Hiking in Yosemite National Park (CA) with Juilliard Graduate Florence Paget and Savvy Mom Ruth Paget
Every spring when my daughter was small, my family would go to Yosemite National Park to see the Bridalveil Fall with its gushing waters from melting snow and hike among the giant sequoia trees.
It always seems to take
forever to get into the park, but once we did, we headed straight to see
Bridalveil Fall and the towering block of granite called El Capitan, that is
famous as a screensaver on computer screens.
“El Capitan over there is
granite,” I told Florence. “It’s like
the rocks out at Point Lobos in Carmel.
It’s an igneous rock.”
“That means a volcanic rock,
right?” she asked.
“Yes. It’s made from magma, also known as lava,” I
said.
Florence knew all about
volcanoes and igneous rocks from her class trip to Mount Lassen, a visit to a Stanford
University geology professor’s lab, a visit to Stanford’s geology library, and
her project on volcanoes that she did for the Monterey County Science Fair.
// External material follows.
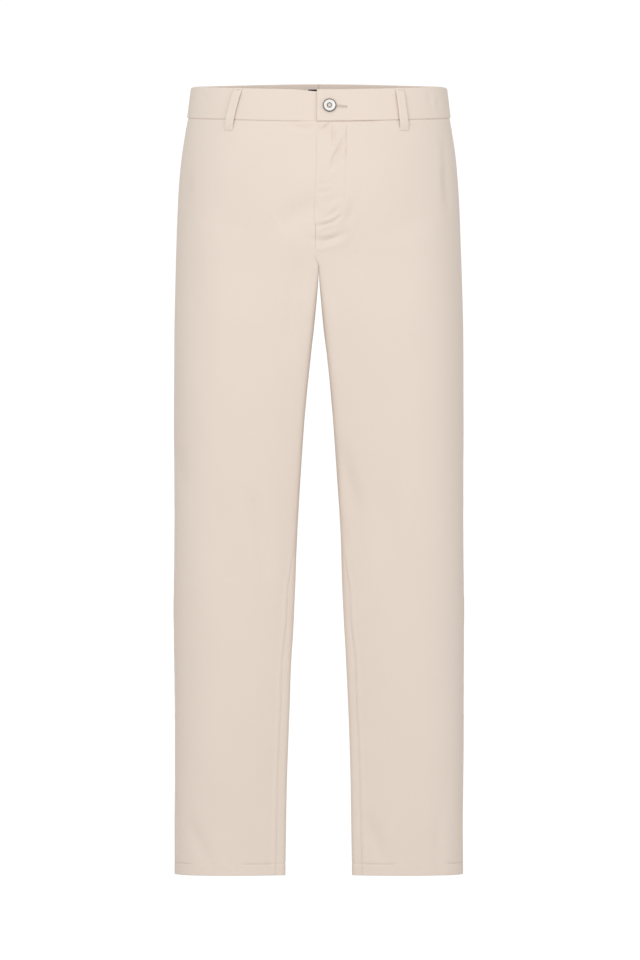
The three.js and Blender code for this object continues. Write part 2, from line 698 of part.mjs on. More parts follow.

I would often show her photos
from books of Ansel Adams photos of the Park in black and white before we
visited. “These mountain faces were made
to look this way by rivers eroding, or wearing away, valley floors and by
glaciers covering and then retreating from the area,” I said.
Adams’ photos are very good
at illustrating these points, because there are no distracting colors from
flowers, for instance. His photos of
Yosemite Valley and the Tuolumne Meadows, which is described as a sub-Alpine
meadow surrounded by majestic peaks and domes on the Park’s website, show depth
and height with just black, white, and gray.
Every visit to Yosemite
required a visit to the Yosemite Museum where we could look at photos of the
Miwok and Paiute people, who originally populated this region. During tourist season, there is usually
someone weaving baskets in this museum.
Finally, we would be off to
the Mariposa Grove to walk among the towering sequoias in the dry heat of the
Sierra Nevada Mountains.
As we walked through the
sequoias, I would tell Florence, “Did you know that in the Brazilian
Rainforest, they say that there are tons of animals that live in the treetops
that never come down to the ground. That
might be the same here. What do you
think might live in the tops of these trees?”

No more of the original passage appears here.